The rich stucco decoration was made by the Italian master Andrea Bertinalli.
Under Nikolaus II., son of Anton Prince Esterházy, the residence is converted into styles of classicism. Nikolaus succeeded in acquiring the services of one of the best known French architects of the classical revolution, Charles Moreau. Moreau wanted to keep only the core of the building a baroque style, and extensively renovate and add the to palace in a classical style.
The eastern side would accommodate the theatre and the opera, the western the Esterházy picture gallery. Between the two north towers the garden hall would be the forerunner to today's magnificent Haydnsaal. As an entrance to this hall, Moreau built a powerful entrance with spacious ramps on each end, resting on twenty Corinthian columns. Moreau also established a set of the different "high society" rooms; many with different styles.
In 1809 lack of funds caused the renovation plans to be drastically reduced. The large indebtedness of the prince due to the Napoleonic wars as well as the grandiose lifestyle of the court do not permit building parts of the palace. In the late 19th Century renovation work finally began.
The Haydnsaal, originally the large multi-purpose festival and banquet room, is a piece of artwork in itself in the Schloss Esterházy. With its size and ornate splendor, it reflects the political, economic and cultural dominance of the family Esterházy.

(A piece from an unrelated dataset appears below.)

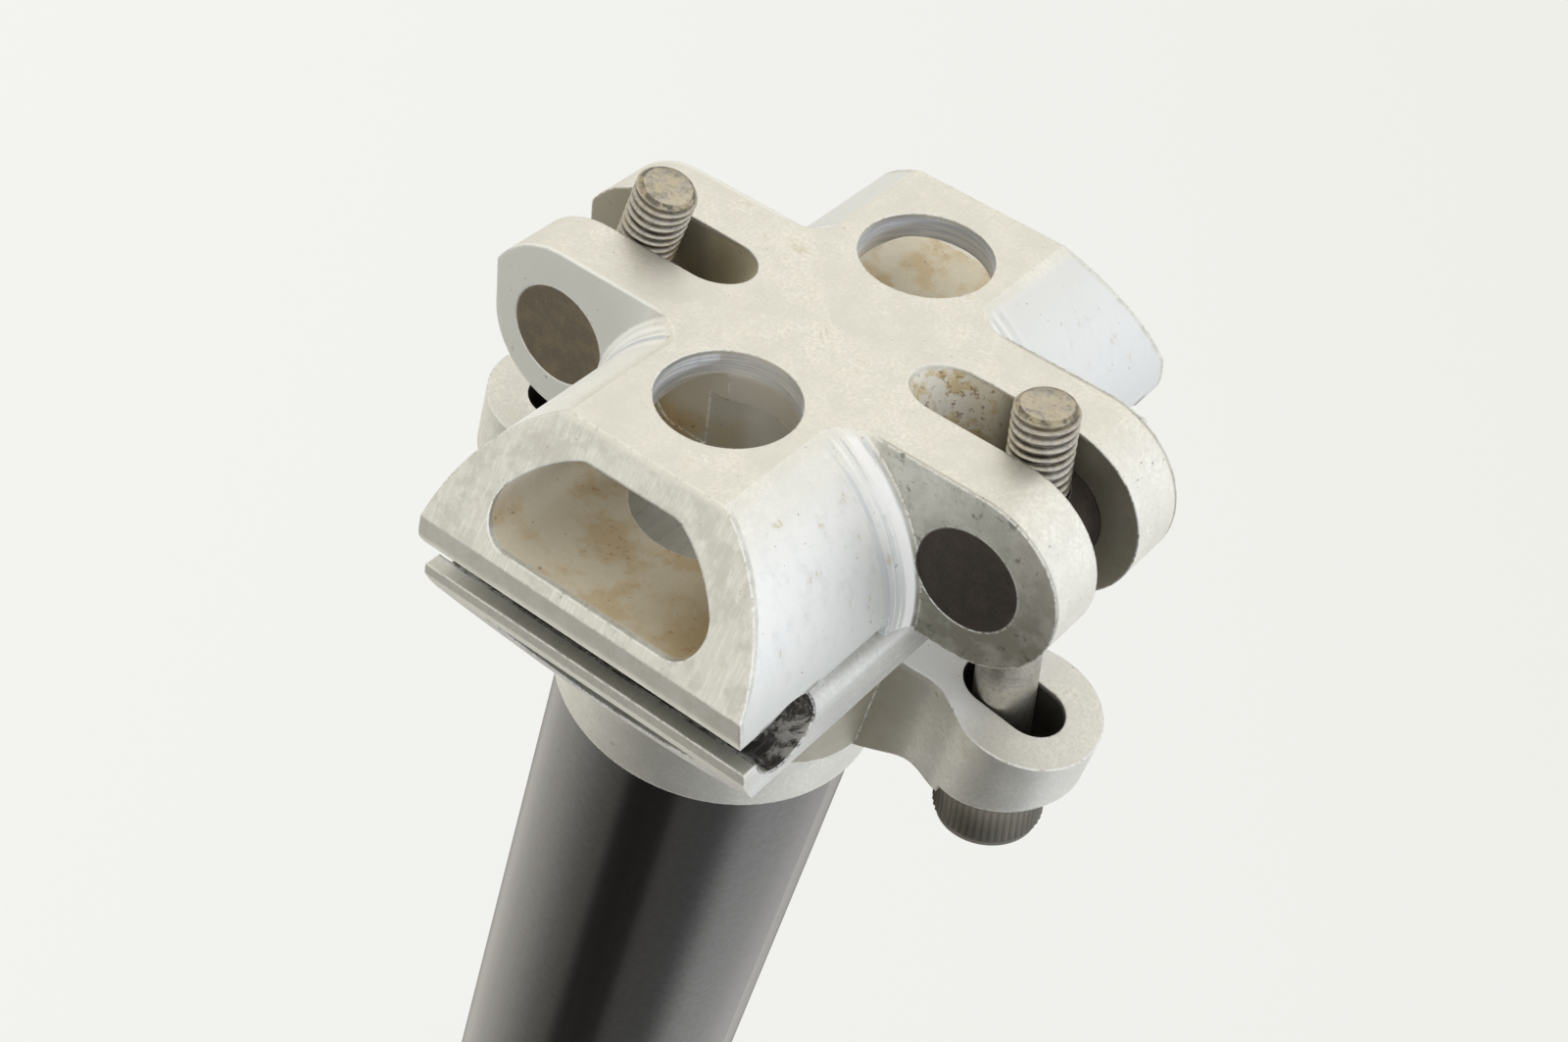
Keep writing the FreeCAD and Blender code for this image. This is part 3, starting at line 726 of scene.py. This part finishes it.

Today it ranks among the most beautiful and acoustically perfect concert halls of the world. Its name goes back to the famous composer Joseph Haydn, who worked for nearly forty years in the service of the family Esterházy, many of his works composed and premiered in Eisenstadt and the Schloss Esterházy.
The Haydnsaal was established under Paul Esterházy the first, in the course of the baroque building phase (1663 - 1672). It was part of plans made by Carlo Martino Carlone, originating from Italy, which covered the largest part of the northern wing. It extends over three stories, whereby the side facing to the courtyard three windows are poised one above the other.
At the beginning of the classical change period, 1803, the Garden Room extended along the north side in front of the Haydnsaal. The windows previously installed there were bricked up. Friedrich Rhode, the court painter, decorated the remaining recesses with Biedermeier-style festoons. Masonry wall openings were provided at both the east and west ends, sealed off by two large alcoves, and served as access ways to the planned opera/theatre wing and gallery section.
Subsequently two galleries were erected supported on four wooden columns headed by palm capitals. Two girandoles (candle holders) adorn the east wall of the magnificent hall.
The unique frescoes of the hall originate from that 17th century and are attributed to the painter Carpoforo Tencalla. The splendid murals and ceiling paintings represent scenes from "Metamorphoses" by the Roman poet and philosopher Apuleius (200 AD). The three centre segments and six rectangular volute panels portray scenes from the satyric novel "Cupid and Psyche". The centre panels depict the marriage of Cupid and Psyche in the presence of the Olympic Gods, while scenes taken from the lives of the two are captured in the rectangular panels.
Depicted in the cruciform volute panels are scenes taken from the myth surrounding the "Golden Apples of Hesperides". Interspaced between the ceiling frescoes are the family armorial bearings of the Esterházys (earls and alliances). Worked into the volute medallions featuring grisaille techniques are allegorical female characters symbolising the "Countries of St. Stephen's Crown".
The medallions embellishing the walls (court painter Friedrich Rohde, 1793) portray busts of Hungarian monarchs ranging from Stephen I to Emperor Leopold I. The 18 sandstone busts seen on the main façade form part of the same series.
For over thirty years, instrumental and vocal performers have been making a musical pilgrimage to Eisenstadt and Vienna, Austria to attend the Classical Music Festival and perform some of the greatest music ever written. During the past thirty years, Festival Orchestras and Choruses have performed The Seasons, The Creation, nearly all the masses and more than a dozen symphonies by Haydn; most of the Beethoven symphonies and both his Mass in C and Missa Solenmis; the Mozart Requiem and additional major works by Haydn, Mozart, Beethoven, Schubert, Hummel and other masters of the classical and early romantic eras. The festival began over 30 years ago under the vision and direction of Don Moses. In 2008 Dr. Richard Zielinski began to serve as Artistic Director and Principal Conductor of the Classical Music Festival in Eisenstadt.